Civil servants working on the development of particular policies are not directly accountable to the public. We are accountable to Ministers who are in turn accountable to Parliament. But the public are our ultimate paymasters and (despite the message in this cartoon) we should be open with them, unless there is a very good reason not to be. After all, we deal with complex issues and have no monopoly of wisdom or knowledge. It therefore makes sense to explain the way in which the Government’s policies are developing, before they are set in concrete, so that we can be told if we are getting anything wrong, and in particular if our assumptions are incorrect. We should also explain the way in which we administer our schemes and make decisions, and we should make available the internal guidance and rules which govern our procedures.
Ministers and officials have always argued that there should be two important constraints on transparency. First, we have respected the needs of those who have provided us with information in confidence, or with commercially sensitive information. We should not disclose such information without the permission of the person who provided it.
Second, we have not disclosed our advice to Ministers, for this weakens their position if they decide that they will not accept our advice. Open Government in this area would thus tend to increase the power of officials as compared with Ministers, and this is hardly in the interests of democracy. Similarly, there is a strict prohibition against revealing that the Law Officers have been consulted, let alone what they have advised.
The Supreme Court has summarised the competing pressures in this way:
Information is the key to sound decision-making, to accountability and development; it underpins democracy and assists in combatting poverty, oppression, corruption, prejudice and inefficiency. Administrators, judges, arbitrators, and persons conducting inquiries and investigations depend upon it; likewise the press, NGOs and individuals concerned to report on issues of public interest. Unwillingness to disclose information may arise through habits of secrecy or reasons of self-protection. But information can be genuinely private, confidential or sensitive, and these interests merit respect in their own right and, in the case of those who depend on information to fulfil their functions, because this may not otherwise be forthcoming. These competing considerations, and the balance between them, lie behind the issues on this appeal.

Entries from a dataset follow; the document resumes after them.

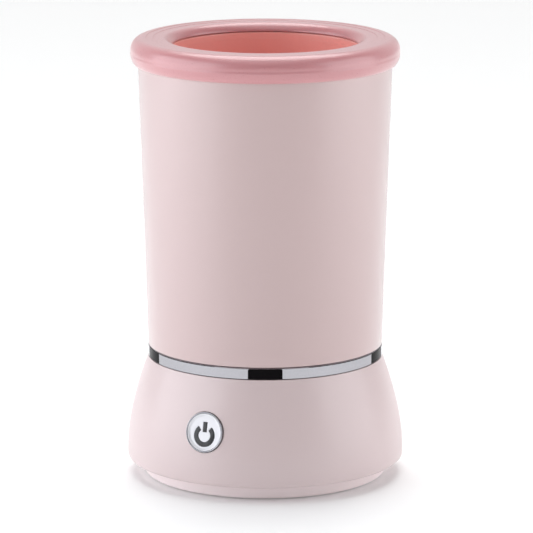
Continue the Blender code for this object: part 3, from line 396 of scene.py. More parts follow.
# %% Steel, aluminium and brass
STEEL = finish("zinc_plated_steel", "9FA2A6", "C0C3C6", (0.28, 0.42), 0.002 * MM,
               grain(0.8 * MM, 4.0, (1.0, 0.15, 1.0)), Metallic=1.0)
ALUMINIUM = finish("spun_aluminium", "B9BBBE", "D5D6D8", (0.26, 0.38), 0.004 * MM, rings(0.9 * MM),
                   Metallic=1.0)
BRASS = finish("nickel_plated_brass", "C9B68A", "DCCB9F", (0.18, 0.28), 0.001 * MM, grain(0.6 * MM),
               Metallic=1.0)

# %% [markdown]
# ### Rubber, felt and the electrical materials
# Feet are black rubber with talc left in the grain. The wrap round the heater is needled glass felt: short
# fibres, no gloss, a pale sheen at its edges. The stand ring is brown phenolic moulding, filled with paper
# flock that shows as fine streaks. The board is glass-epoxy under green solder mask, whose weave just shows.

# %% Soft and insulating materials
RUBBER = finish("talced_rubber", "141415", "242425", (0.72, 0.9), 0.03 * MM, grain(0.5 * MM, 5.0))
FELT = finish("needled_glass_felt", "CFC9BA", "EAE6DA", (0.9, 1.0), 0.35 * MM,
              grain(1.1 * MM, 8.0, (1.0, 1.0, 0.5)), Sheen_Weight=0.3)
PHENOLIC = finish("flock_filled_phenolic", "4A2C1A", "66402A", (0.4, 0.55), 0.01 * MM,
                  grain(0.9 * MM, 5.0, (1.0, 0.35, 1.0)), IOR=1.6)
GLASS_SLEEVE = finish("braided_glass_sleeving", "CFCFC8", "F2F1EA", (0.6, 0.75), 0.06 * MM,
                      rings(0.5 * MM, 3.0))


# %% Board, components and black mouldings
def weave(spacing):
    """Two sets of threads at right angles, seen through a clear coat."""
    def pattern(tree, place):
        scale = 1.0 / spacing / math.tau
        warp = add(tree, "TexWave", {"Vector": place, "Scale": scale}, bands_direction="X").outputs["Fac"]
        weft = add(tree, "TexWave", {"Vector": place, "Scale": scale}, bands_direction="Y").outputs["Fac"]
        return add(tree, "Math", {0: warp, 1: weft}, operation="MULTIPLY").outputs["Value"]
    return pattern


BOARD_GREEN = finish("solder_mask_green", "0B4A2A", "12603A", (0.22, 0.34), 0.01 * MM, weave(0.7 * MM),
                     Coat_Weight=0.4, Coat_Roughness=0.1)
BLACK_MOULDING = finish("moulded_black_pbt", "161618", "1E1E20", (0.34, 0.5), 0.012 * MM, grain(0.5 * MM),
                        IOR=1.55)
WINDING_TAPE = finish("polyester_winding_tape", "1E4E9A", "2A60B4", (0.18, 0.3), 0.01 * MM,
                      rings(1.5 * MM, 0.3), Coat_Weight=0.5, Coat_Roughness=0.1)
print(len(bpy.data.materials), "finishes, counting those the frame came with")

# %% [markdown]
# ## The upper shell
# The tall shell is a single moulding, open at both ends, that tapers outwards towards the rim. It could be
# a tapered cylinder with a Solidify modifier. Spinning inner and outer wall together instead keeps the wall
# even and gives both ends the small rounds that a moulded edge has.

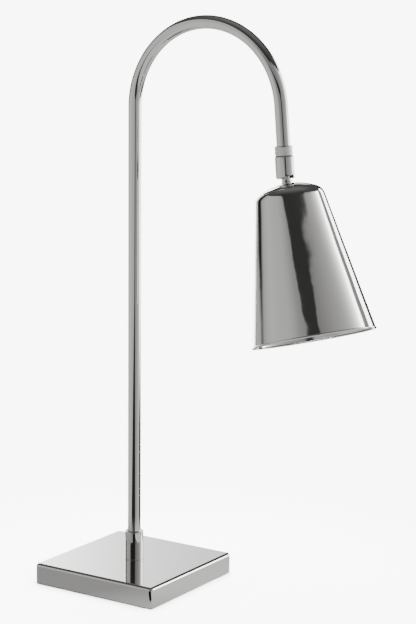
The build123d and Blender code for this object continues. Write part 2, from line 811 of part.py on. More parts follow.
with BuildPart() as bulb_base:
    with BuildSketch(head.offset(bulb_top + shell_wall)):
        Circle(bulb_base_radius)
    extrude(amount=bulb_base_length)
    chamfer(bulb_base.faces().sort_by(head_axis)[0].edges(), bulb_base_radius / 4)
    with BuildSketch(head.offset(glass_low)):
        Circle(bulb_neck)
    extrude(amount=bulb_base_length, mode=Mode.SUBTRACT)
bulb_base.part.label = "bulb_base"
export_step(bulb_base.part, "parts/bulb_base.step")

with BuildPart() as bulb_contact:
    with BuildSketch(head.offset(bulb_top)):
        Circle(bulb_contact_radius)
    extrude(amount=shell_wall)
bulb_contact.part.label = "bulb_contact"
export_step(bulb_contact.part, "parts/bulb_contact.step")
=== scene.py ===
import json
import math

import bmesh
import bpy
from mathutils import Matrix, Vector, noise


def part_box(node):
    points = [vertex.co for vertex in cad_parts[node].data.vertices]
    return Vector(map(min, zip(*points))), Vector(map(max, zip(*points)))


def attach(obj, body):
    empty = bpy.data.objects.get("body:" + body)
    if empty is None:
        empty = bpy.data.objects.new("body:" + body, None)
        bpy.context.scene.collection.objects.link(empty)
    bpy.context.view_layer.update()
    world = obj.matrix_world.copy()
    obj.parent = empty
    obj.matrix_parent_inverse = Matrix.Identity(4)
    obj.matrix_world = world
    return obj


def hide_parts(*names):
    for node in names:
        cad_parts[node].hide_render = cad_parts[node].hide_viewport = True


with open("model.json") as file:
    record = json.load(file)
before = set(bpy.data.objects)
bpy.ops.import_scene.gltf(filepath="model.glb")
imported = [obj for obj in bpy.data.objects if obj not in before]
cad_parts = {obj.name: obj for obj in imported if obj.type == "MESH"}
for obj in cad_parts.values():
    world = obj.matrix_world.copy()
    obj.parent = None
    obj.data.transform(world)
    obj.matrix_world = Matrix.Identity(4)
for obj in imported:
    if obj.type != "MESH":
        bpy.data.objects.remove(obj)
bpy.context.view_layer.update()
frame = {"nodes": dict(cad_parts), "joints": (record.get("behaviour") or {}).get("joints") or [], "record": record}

bl_info = {
    "name": "Swing Arm Desk Lamp",
    "version": (1, 0, 0),
    "blender": (4, 5, 0),
    "location": "3D View > Sidebar > Desk Lamp",
    "description": "Dresses the packed desk lamp: nickel shells, knurled collar, spun shade, bulb and studio",
    "category": "Add Mesh",
}

MM = 0.001
BACKDROP_LEVEL = 8.5
BACKDROP_RADIUS = 9.0
FLOOR_RADIUS = 6.0
TABLE_RADIUS = 0.32
POST_BORE_RADIUS = 4.0 * MM
TUBE_SEAT_RADIUS = 7.0 * MM
SHARP_TURN = math.radians(35)
JOINTS = {joint["name"]: joint for joint in frame["joints"]}


# ---------------------------------------------------------------------------------------------- frames


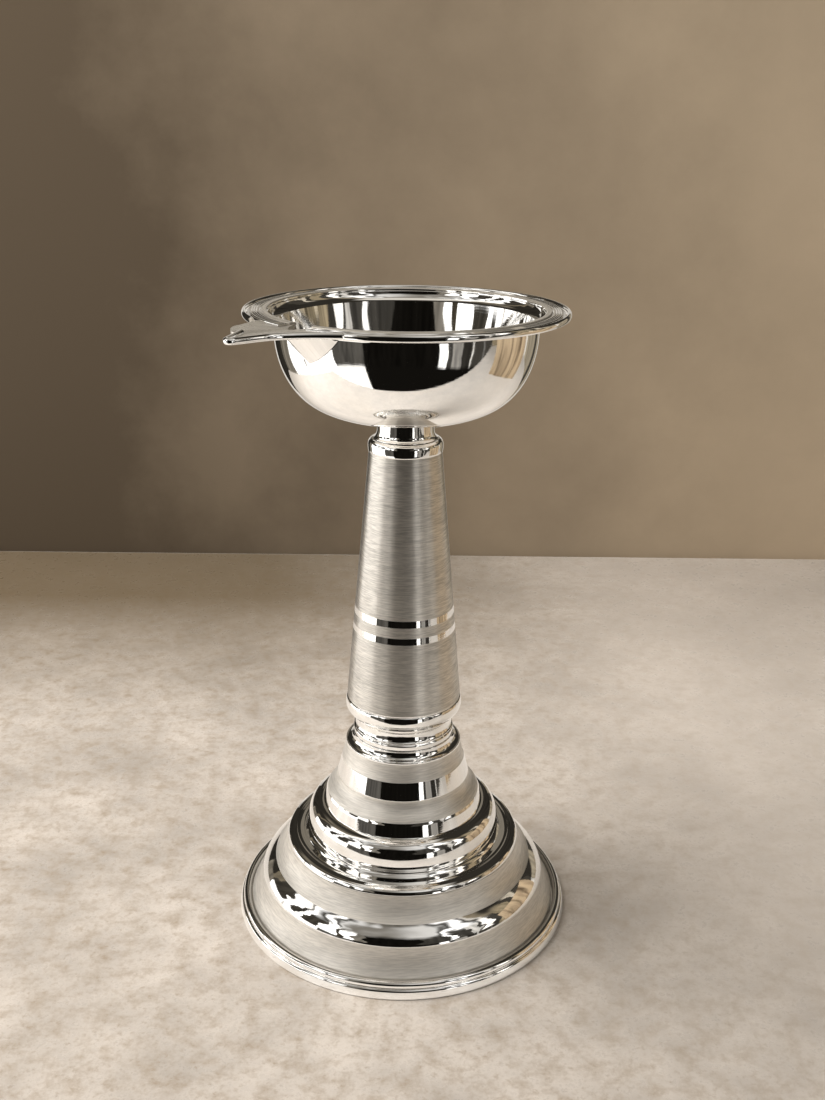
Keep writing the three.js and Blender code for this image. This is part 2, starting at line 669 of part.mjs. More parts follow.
function lipWire() {
  const path = new THREE.Path();
  const centre = lipInside + LIP_WIDTH / 2;
  const middle = flangeTop + LIP_RISE - LIP_HEIGHT / 2;
  path.absellipse(centre, middle, LIP_WIDTH / 2, LIP_HEIGHT / 2, 0, 2 * Math.PI);
  const points = outline(path, WIRE_STEPS).slice(0, -1);
  const cutAngle = spoutHalfAngle + (EDGE_ROLL + SEAM_GAP) / lipInside;
  return geometryOf(solid(turned(points)).subtract(spoutSector(cutAngle, BOWL_FLOOR_RADIUS)));
}

// The outer edge of the long lobe, from its root on the rim round its tip to the notch.
function longLobeEdge(path) {
  const rootReach = flangeRadius * Math.cos(spoutHalfAngle);
  const rootSide = flangeRadius * Math.sin(spoutHalfAngle);
  const half = LONG_LOBE_HALF_WIDTH;
  const tipNear = LONG_LOBE_REACH + half / 2;
  const tipFar = LONG_LOBE_REACH - half / 2;
  path.moveTo(rootReach, rootSide);
  path.quadraticCurveTo(
    LONG_WAIST_REACH - rootSide / 3, LONG_WAIST_SIDE + half, LONG_WAIST_REACH + half, LONG_WAIST_SIDE,
  );
  path.lineTo(LONG_LOBE_REACH - half, LONG_LOBE_SIDE + half);
  path.quadraticCurveTo(tipNear, LONG_LOBE_SIDE + half / 2, tipFar, LONG_LOBE_SIDE - half / 2);
  path.lineTo(NOTCH_REACH, NOTCH_SIDE);
  return path;
}

// The outer edge of the short lobe, from the notch round its tip to its root on the rim.
function shortLobeEdge(path) {
  const rootReach = flangeRadius * Math.cos(spoutHalfAngle);
  const rootSide = flangeRadius * Math.sin(spoutHalfAngle);
  const tipSide = (NOTCH_SIDE + SHORT_LOBE_SIDE) / 2;
  const shoulderReach = (SHORT_LOBE_REACH + SHORT_WAIST_REACH) / 2;
  path.quadraticCurveTo(
    SHORT_LOBE_REACH + SHORT_LOBE_SWELL, tipSide, SHORT_LOBE_REACH, SHORT_LOBE_SIDE,
  );
  path.quadraticCurveTo(shoulderReach, SHORT_WAIST_SIDE, SHORT_WAIST_REACH, SHORT_WAIST_SIDE);
  path.lineTo(rootReach, -rootSide);
  return path;
}

// A round bead along an edge of the plate.
function rolledEdge(points) {
  const height = flangeTop - EDGE_ROLL_DROP;
  const line = new THREE.CatmullRomCurve3(points.map((p) => new THREE.Vector3(p.x, p.y, height)));
  const section = new THREE.Shape().absarc(0, 0, EDGE_ROLL, 0, 2 * Math.PI);
  const geometry = new THREE.ExtrudeGeometry(section, {
    extrudePath: line,
    steps: 2 * points.length,
    curveSegments: CURVE_STEPS,
  });
  return solid(geometry.rotateZ(spoutTurn));
}

function spoutPlate() {
  const shape = shortLobeEdge(longLobeEdge(new THREE.Shape()));
  shape.absarc(0, 0, plateInside, -spoutHalfAngle, spoutHalfAngle, false);
  const notch = new THREE.Vector2(NOTCH_REACH, NOTCH_SIDE);
  const valley = new THREE.Shape();
  valley.moveTo(plateInside, 0);
  valley.lineTo(notch.x + VALLEY_HALF_WIDTH, notch.y - VALLEY_HALF_WIDTH);
  valley.lineTo(notch.x + VALLEY_HALF_WIDTH, notch.y + VALLEY_HALF_WIDTH);
  valley.closePath();
  const crease = solid(slab(valley, flangeTop - VALLEY_DEPTH, flangeTop + LIP_HEIGHT));
  const bead = rolledEdge(outline(longLobeEdge(new THREE.Path())));
  const body = solid(slab(shape, plateUnder, flangeTop)).add(bead);
  return geometryOf(body.subtract(crease).subtract(channel));
}

function spoutGutter() {
  const outer = solid(alongKeel(gutterSection(0)));
  const above = new THREE.BoxGeometry(4 * BOWL_RADIUS, 4 * BOWL_RADIUS, 4 * GUTTER_DEPTH);
  above.translate(0, 0, plateUnder + 2 * GUTTER_DEPTH);
  const bowlSolid = [...bowlOutside(SEAM_GAP)];
  bowlSolid.push(new THREE.Vector2(BOWL_RADIUS + 3 * SEAM_GAP, wallTop));
  bowlSolid.push(new THREE.Vector2(plateInside, wallTop + 2 * SEAM_GAP));
  bowlSolid.push(new THREE.Vector2(plateInside, flangeTop));
  bowlSolid.push(new THREE.Vector2(0, flangeTop));
  return geometryOf(
    outer.subtract(channel).subtract(solid(above)).subtract(solid(turned(bowlSolid))),
  );
}

add("foot_rim", footRim(), polished);
add("foot_wire", footWire(), polished);
add("lower_bell", lowerBell(), satin);
add("stepped_ledge", steppedLedge(), polished);
add("dome", dome(), polished);
add("upper_bell", upperBell(), satin);
add("collar", collar(), polished);
add("base_bush", baseBush(), steel);
add("stem_stud", stemStud(), steel);
add("stem_spool", stemSpool(), polished);
add("stem_tube", stemTube(), satin);
add("stem_cap", stemCap(), polished);
add("bowl_stud", bowlStud(), steel);
add("bowl_neck", bowlNeck(), polished);
add("oil_bowl", oilBowl(), polished);
add("rim_flange", rimFlange(), polished);
add("groove_ring", grooveRing(), polished);
add("lip_wire", lipWire(), polished);
add("spout_plate", spoutPlate(), polished);
add("spout_gutter", spoutGutter(), polished);

export default group;
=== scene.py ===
import math

import bmesh
import bpy
from bpy.props import FloatProperty, FloatVectorProperty, PointerProperty
from bpy.types import Operator, Panel, PropertyGroup
from mathutils import Matrix, Vector, noise
from mathutils.geometry import interpolate_bezier


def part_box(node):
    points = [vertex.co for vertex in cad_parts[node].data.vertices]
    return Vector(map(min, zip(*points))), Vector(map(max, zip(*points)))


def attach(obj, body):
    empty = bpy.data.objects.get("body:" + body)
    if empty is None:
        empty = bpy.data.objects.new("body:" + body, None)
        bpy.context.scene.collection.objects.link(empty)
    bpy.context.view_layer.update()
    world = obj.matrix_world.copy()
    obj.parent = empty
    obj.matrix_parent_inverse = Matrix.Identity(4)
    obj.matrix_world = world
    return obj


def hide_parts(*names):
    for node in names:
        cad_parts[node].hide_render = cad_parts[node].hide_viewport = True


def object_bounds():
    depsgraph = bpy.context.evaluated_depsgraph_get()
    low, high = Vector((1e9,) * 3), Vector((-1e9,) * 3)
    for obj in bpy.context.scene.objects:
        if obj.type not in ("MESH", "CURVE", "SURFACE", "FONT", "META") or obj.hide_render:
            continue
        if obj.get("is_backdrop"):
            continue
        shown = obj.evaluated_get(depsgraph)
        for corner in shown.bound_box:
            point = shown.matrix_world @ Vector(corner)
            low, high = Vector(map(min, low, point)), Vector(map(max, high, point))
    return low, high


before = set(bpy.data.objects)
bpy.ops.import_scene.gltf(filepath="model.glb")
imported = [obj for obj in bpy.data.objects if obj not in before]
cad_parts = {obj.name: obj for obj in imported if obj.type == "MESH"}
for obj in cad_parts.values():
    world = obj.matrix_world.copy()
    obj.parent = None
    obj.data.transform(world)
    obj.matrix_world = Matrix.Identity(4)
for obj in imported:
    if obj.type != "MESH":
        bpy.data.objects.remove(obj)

bl_info = {
    "name": "Standing Oil Lamp",
    "version": (1, 0, 0),
    "blender": (4, 5, 0),
    "location": "View3D > Sidebar > Oil Lamp",
    "description": "Turns, folds and finishes a standing oil lamp over its packed frame",
    "category": "Add Mesh",
}

MM = 0.001
FULL_TURN = 2 * math.pi
CENTRE = (0, 0, 0)
AXIS = (0, 0, 1)
MERGE_DISTANCE = 1e-7
SHARP_ANGLE = math.radians(32)
SHARP_FOLD_ANGLE = math.radians(40)


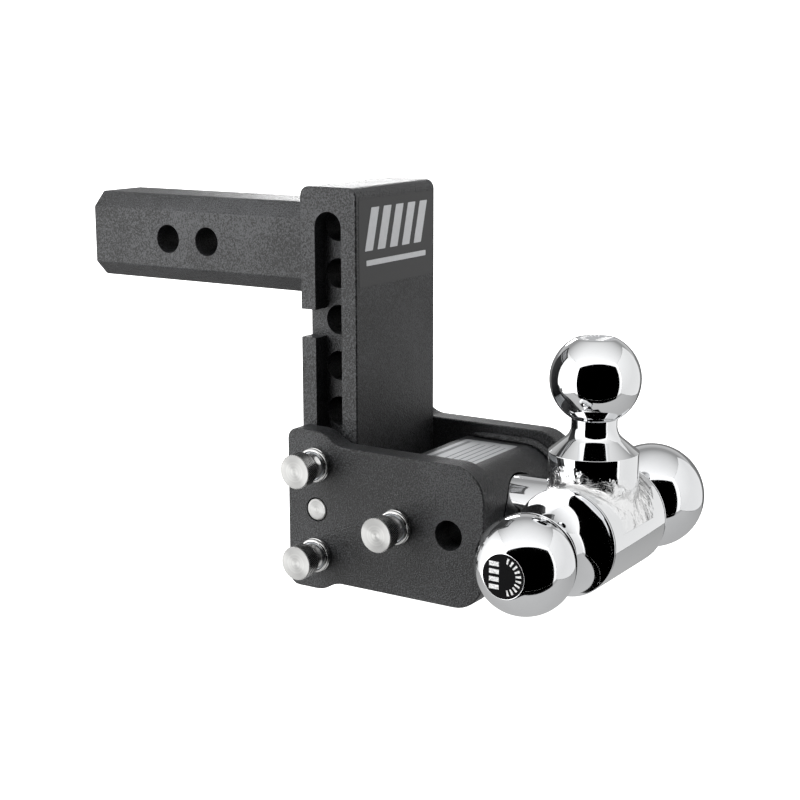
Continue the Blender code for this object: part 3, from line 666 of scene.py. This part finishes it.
def make_knob(name):
    """Pull knob: polished waisted neck, faced head and a diamond-knurled band let into its rim."""
    low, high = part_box("knob_" + name)
    centre = Vector((PIN_AT[name].x, high.y, PIN_AT[name].z))
    rim_r = (high - low).z / 2
    length = high.y - low.y
    body = name + "_pin"
    outline = [(NECK_R - 0.3 * MM, 0), (NECK_R, 0.3 * MM)]
    outline += [(NECK_R - WAIST * math.sin(math.pi * i / 8), 0.5 * MM + (KNOB_NECK - 1.0 * MM) * i / 8)
                for i in range(1, 9)]
    outline += [(7.5 * MM, KNOB_NECK - 0.1 * MM), (7.5 * MM, KNOB_NECK + 0.2 * MM)]
    neck = turn_on_lathe("pull_knob_neck_" + name, centre, TOWARDS_NEAR, outline, 96)
    deliver(neck, POLISHED, body, "stainless")

    rows = round((length - 0.55 * MM - KNOB_NECK - 0.6 * MM) / KNURL_ROW) + 1
    first = KNOB_NECK + 0.6 * MM
    last = first + KNURL_ROW * (rows - 1)
    valley = rim_r - KNURL_DEPTH
    seat = valley - 0.25 * MM
    outline = [(7.6 * MM, KNOB_NECK), (8.3 * MM, KNOB_NECK), (seat, KNOB_NECK + 0.3 * MM), (seat, last + 0.1 * MM),
               (rim_r - 0.2 * MM, last + 0.15 * MM), (rim_r - 0.2 * MM, length - 0.3 * MM),
               (rim_r - 0.5 * MM, length)]
    outline += [(r * MM, length) for r in (8.3, 7.0, 5.5, 4.0, 2.5, 1.2, 0.4, 0.08)]
    head = turn_on_lathe("pull_knob_" + name, centre, TOWARDS_NEAR, outline, 128)
    wrap_round(head, centre, TOWARDS_NEAR)
    deliver(head, TURNED, body, "stainless", "knob_" + name)

    inside = seat + BAND_GAP
    outline = [(inside, first - 0.2 * MM), *[(valley, first + KNURL_ROW * i) for i in range(rows)],
               (inside, last + 0.05 * MM), (inside, first - 0.2 * MM)]
    band = turn_on_lathe("pull_knob_knurl_" + name, centre, TOWARDS_NEAR, outline, 2 * KNURL_TEETH, hollow=True)
    band.data.attributes.new("tooth_height", "FLOAT", "POINT")
    pick_up(band)
    bpy.ops.object.mode_set(mode="EDIT")
    bpy.ops.mesh.select_all(action="DESELECT")
    bpy.ops.object.mode_set(mode="OBJECT")
    for vertex, tooth in zip(band.data.vertices, band.data.attributes["tooth_height"].data):
        spot = vertex.co - centre
        row = (-spot.y - first) / KNURL_ROW
        turn = math.atan2(spot.z, spot.x) / (math.pi / KNURL_TEETH)
        on_rim = math.hypot(spot.x, spot.z) > valley - 0.1 * MM
        vertex.select = on_rim and (round(row) + round(turn)) % 2 == 0
        tooth.value = 1.0 if vertex.select else 0.0
    bpy.ops.object.mode_set(mode="EDIT")
    bpy.ops.mesh.select_mode(type="VERT")
    raised = (rim_r - 0.02 * MM) / valley
    bpy.ops.transform.resize(value=(raised, 1, raised), center_override=centre)
    bpy.ops.mesh.select_all(action="DESELECT")
    bpy.ops.object.mode_set(mode="OBJECT")
    smooth(band, 12)
    deliver(band, KNURLED, body, "stainless")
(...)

Before the Freedom of Information Act came into force, if I was not been sure whether to provide information, I asked myself whether we would provide it in response to a Parliamentary Question. If we would, then we should be prepared to give it without such a stimulus. But if we would refuse information to an MP, we should prima facie refuse to give it to the public. I rather doubt that the FoI Act has in practice moved the borderline between what information should and should not be disclosed, although it has certainly strengthened the public’s hand against Ministers and officials who might been tempted to be unduly secretive.
The FoI Act generally follows the approach described above, and establishes a general right of access to information held by public bodies, subject to certain exemptions. Some exemptions are absolute but most of the exemptions are qualified – that is subject to a balancing “public interest” test in which the public interest in secrecy needs to be balanced against the public interest in disclosure arising from benefits related to :
- accountability and transparency,
- greater understanding and public debate, and
- allowing individuals to understand and challenge decisions.
Such qualified exemptions include:
- personal information:- see note on data protection
- information relating to the formulation or development of government policy;
- Ministerial communications;
- advice from the Law Officers – and requests for such advice;
- information whose disclosure would be likely to prejudice collective responsibility;
- information whose disclosure would constitute a breach of confidence, and
- information whose disclosure would be likely to prejudice commercial interests.
Appeals against officials’ decisions can be made to the Information Commissioner who seems to be taking a pretty sensible line. One interesting decision was made in April 2007 when he forced the publication of advice to (then Chancellor) Gordon Brown on the likely consequences of changing the taxation of pension funds. The Commissioner recognised the “chilling effect” associated with the publication of civil service advice, but also recognised that this effect should decline over time and thought that, as the advice had been given 10 years earlier, the balance had swung in favour of disclosure. There were clearly going to be plenty more appeals in this area, but it did begin to look as though the Commissioner would generally protect the confidentiality of officials’ advice for some years, but there would need to be good reasons if he is to be persuaded that this period should exceed 10 years.
More generally, however, if your default approach is to be open, and to respond positively to informal requests, then you will seldom if ever find yourself corresponding with the Information Commissioner. But if it begins to look as though you might be getting into a dispute in this area then make sure that you read the Act and the guidance material very carefully, and also consult experienced colleagues, including your department’s Freedom of Information officer. There is also some very helpful advice on the website of the Information Commissioner. But do bear in mind that, if you assert the need for confidentiality and are overruled, the public are more likely to see conspiracy than cock up.